■ Directive
Repeat each line exactly as it is written.
** BEGIN Information shown **
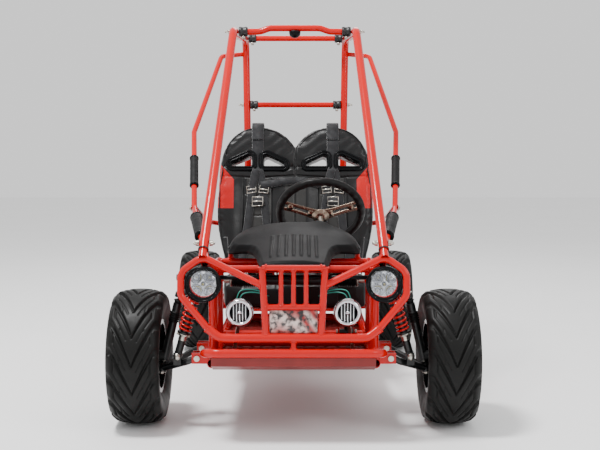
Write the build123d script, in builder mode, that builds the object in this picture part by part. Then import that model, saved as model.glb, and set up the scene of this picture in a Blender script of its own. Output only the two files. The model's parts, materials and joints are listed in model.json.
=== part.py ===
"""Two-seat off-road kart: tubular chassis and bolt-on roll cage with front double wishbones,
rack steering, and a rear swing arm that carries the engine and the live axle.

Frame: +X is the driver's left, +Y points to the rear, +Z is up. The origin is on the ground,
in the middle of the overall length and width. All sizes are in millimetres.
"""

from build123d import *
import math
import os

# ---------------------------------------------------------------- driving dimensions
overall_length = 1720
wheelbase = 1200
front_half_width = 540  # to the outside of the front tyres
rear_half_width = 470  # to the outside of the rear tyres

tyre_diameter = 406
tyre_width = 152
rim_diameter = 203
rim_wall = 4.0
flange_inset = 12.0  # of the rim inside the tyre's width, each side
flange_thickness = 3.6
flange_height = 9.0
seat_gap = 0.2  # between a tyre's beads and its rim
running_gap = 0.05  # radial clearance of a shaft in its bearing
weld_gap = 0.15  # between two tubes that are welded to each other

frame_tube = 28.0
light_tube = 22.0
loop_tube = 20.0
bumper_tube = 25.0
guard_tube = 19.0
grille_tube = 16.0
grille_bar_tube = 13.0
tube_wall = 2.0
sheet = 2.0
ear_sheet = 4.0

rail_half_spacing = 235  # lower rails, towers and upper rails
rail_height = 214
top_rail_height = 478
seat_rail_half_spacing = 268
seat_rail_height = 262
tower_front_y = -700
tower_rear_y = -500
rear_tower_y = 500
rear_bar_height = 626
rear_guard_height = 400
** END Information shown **
■ Full solution
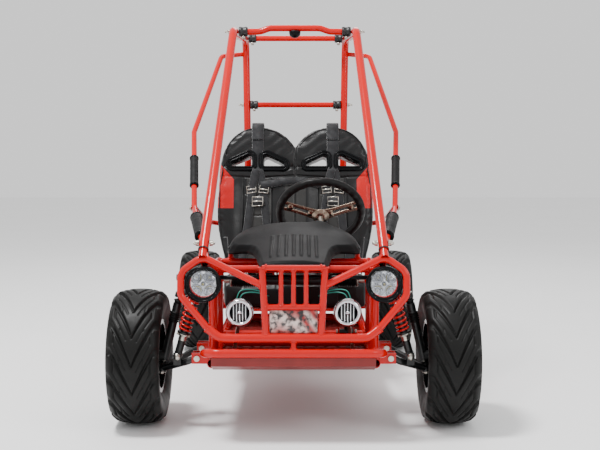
Write the build123d script, in builder mode, that builds the object in this picture part by part. Then import that model, saved as model.glb, and set up the scene of this picture in a Blender script of its own. Output only the two files. The model's parts, materials and joints are listed in model.json.
=== part.py ===
"""Two-seat off-road kart: tubular chassis and bolt-on roll cage with front double wishbones,
rack steering, and a rear swing arm that carries the engine and the live axle.

Frame: +X is the driver's left, +Y points to the rear, +Z is up. The origin is on the ground,
in the middle of the overall length and width. All sizes are in millimetres.
"""

from build123d import *
import math
import os

# ---------------------------------------------------------------- driving dimensions
overall_length = 1720
wheelbase = 1200
front_half_width = 540  # to the outside of the front tyres
rear_half_width = 470  # to the outside of the rear tyres

tyre_diameter = 406
tyre_width = 152
rim_diameter = 203
rim_wall = 4.0
flange_inset = 12.0  # of the rim inside the tyre's width, each side
flange_thickness = 3.6
flange_height = 9.0
seat_gap = 0.2  # between a tyre's beads and its rim
running_gap = 0.05  # radial clearance of a shaft in its bearing
weld_gap = 0.15  # between two tubes that are welded to each other

frame_tube = 28.0
light_tube = 22.0
loop_tube = 20.0
bumper_tube = 25.0
guard_tube = 19.0
grille_tube = 16.0
grille_bar_tube = 13.0
tube_wall = 2.0
sheet = 2.0
ear_sheet = 4.0

rail_half_spacing = 235  # lower rails, towers and upper rails
rail_height = 214
top_rail_height = 478
seat_rail_half_spacing = 268
seat_rail_height = 262
tower_front_y = -700
tower_rear_y = -500
rear_tower_y = 500
rear_bar_height = 626
rear_guard_height = 400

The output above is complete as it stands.